## What to produce
Output the full listing word for word.

◆ ◆ ◆ ◆ ◆

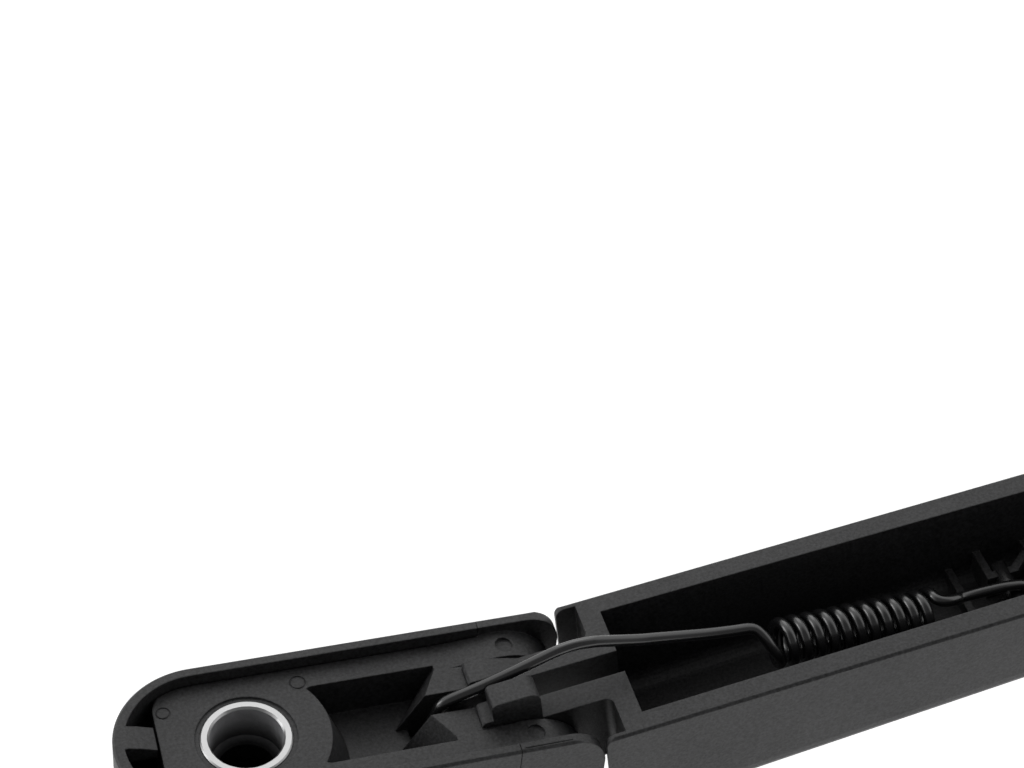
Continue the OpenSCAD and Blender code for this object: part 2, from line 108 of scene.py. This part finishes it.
class WiperStage(bpy.types.PropertyGroup):
    floor: bpy.props.FloatVectorProperty(
        name="Floor", description="Colour of the pale floor",
        default=linear("#fbfbfb"), size=4, min=0, max=1, subtype="COLOR")
    glow: bpy.props.FloatProperty(
        name="Glow", description="Light that the pale floor gives by itself, as a light table",
        default=0.35, min=0)
    key_power: bpy.props.FloatProperty(
        name="Key light", description="Power of the large soft light behind",
        default=2.0, min=0, unit="POWER")
    fill_power: bpy.props.FloatProperty(
        name="Side light", description="Power of the soft light at the left",
        default=2.0, min=0, unit="POWER")
    sky: bpy.props.FloatProperty(
        name="Sky", description="Strength of the white surroundings",
        default=0.98, min=0)
    room: bpy.props.FloatProperty(
        name="Room", description="Strength of the dim room in front of the white surroundings",
        default=0.2, min=0)
    azimuth: bpy.props.FloatProperty(
        name="Azimuth", description="Direction of the camera round the object, from +X towards +Y",
        default=math.radians(-98.006), subtype="ANGLE", unit="ROTATION")
    elevation: bpy.props.FloatProperty(
        name="Elevation", description="Height of the camera's direction over the floor",
        default=math.radians(45.416), subtype="ANGLE", unit="ROTATION")
    roll: bpy.props.FloatProperty(
        name="Roll", description="Turn of the camera about its own direction",
        default=math.radians(-11.66), subtype="ANGLE", unit="ROTATION")
    place: bpy.props.FloatVectorProperty(
        name="Camera place", description="Place of the camera in the part's frame",
        default=(18.823 * MM, -197.957 * MM, 254.252 * MM), size=3, subtype="TRANSLATION", unit="LENGTH")
    lens: bpy.props.FloatProperty(
        name="Lens", description="Focal length for a sensor 36 mm wide",
        default=79.858, min=20, unit="CAMERA")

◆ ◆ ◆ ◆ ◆

## Solution to the problem
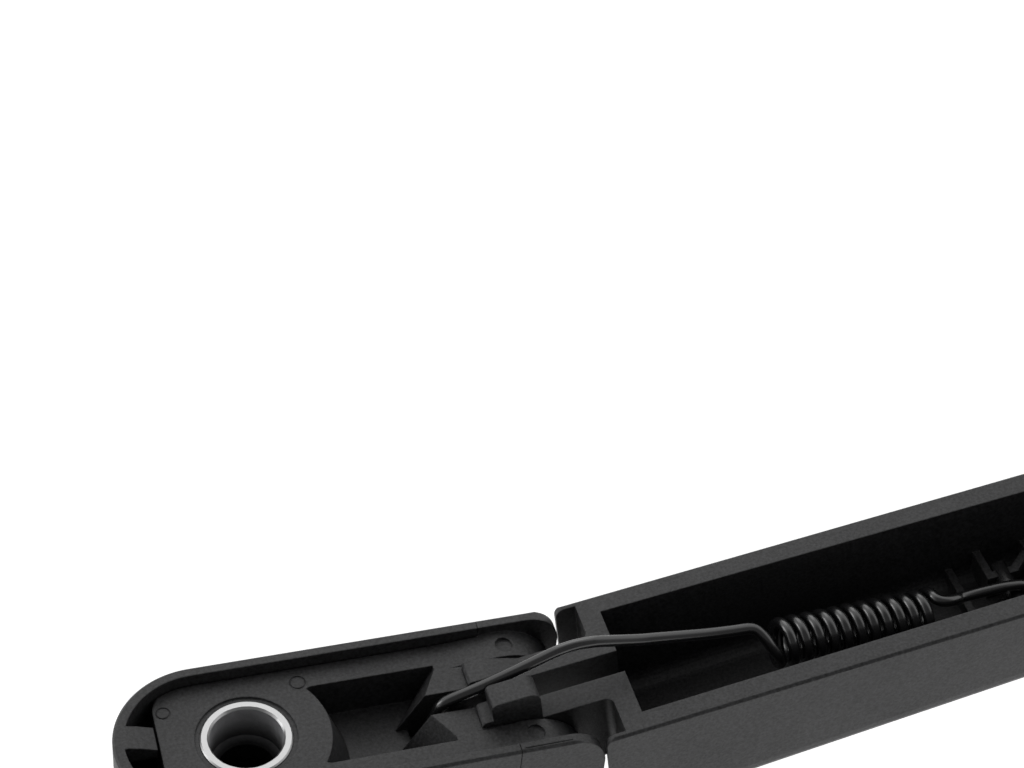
Continue the OpenSCAD and Blender code for this object: part 2, from line 108 of scene.py. This part finishes it.
class WiperStage(bpy.types.PropertyGroup):
    floor: bpy.props.FloatVectorProperty(
        name="Floor", description="Colour of the pale floor",
        default=linear("#fbfbfb"), size=4, min=0, max=1, subtype="COLOR")
    glow: bpy.props.FloatProperty(
        name="Glow", description="Light that the pale floor gives by itself, as a light table",
        default=0.35, min=0)
    key_power: bpy.props.FloatProperty(
        name="Key light", description="Power of the large soft light behind",
        default=2.0, min=0, unit="POWER")
    fill_power: bpy.props.FloatProperty(
        name="Side light", description="Power of the soft light at the left",
        default=2.0, min=0, unit="POWER")
    sky: bpy.props.FloatProperty(
        name="Sky", description="Strength of the white surroundings",
        default=0.98, min=0)
    room: bpy.props.FloatProperty(
        name="Room", description="Strength of the dim room in front of the white surroundings",
        default=0.2, min=0)
    azimuth: bpy.props.FloatProperty(
        name="Azimuth", description="Direction of the camera round the object, from +X towards +Y",
        default=math.radians(-98.006), subtype="ANGLE", unit="ROTATION")
    elevation: bpy.props.FloatProperty(
        name="Elevation", description="Height of the camera's direction over the floor",
        default=math.radians(45.416), subtype="ANGLE", unit="ROTATION")
    roll: bpy.props.FloatProperty(
        name="Roll", description="Turn of the camera about its own direction",
        default=math.radians(-11.66), subtype="ANGLE", unit="ROTATION")
    place: bpy.props.FloatVectorProperty(
        name="Camera place", description="Place of the camera in the part's frame",
        default=(18.823 * MM, -197.957 * MM, 254.252 * MM), size=3, subtype="TRANSLATION", unit="LENGTH")
    lens: bpy.props.FloatProperty(
        name="Lens", description="Focal length for a sensor 36 mm wide",
        default=79.858, min=20, unit="CAMERA")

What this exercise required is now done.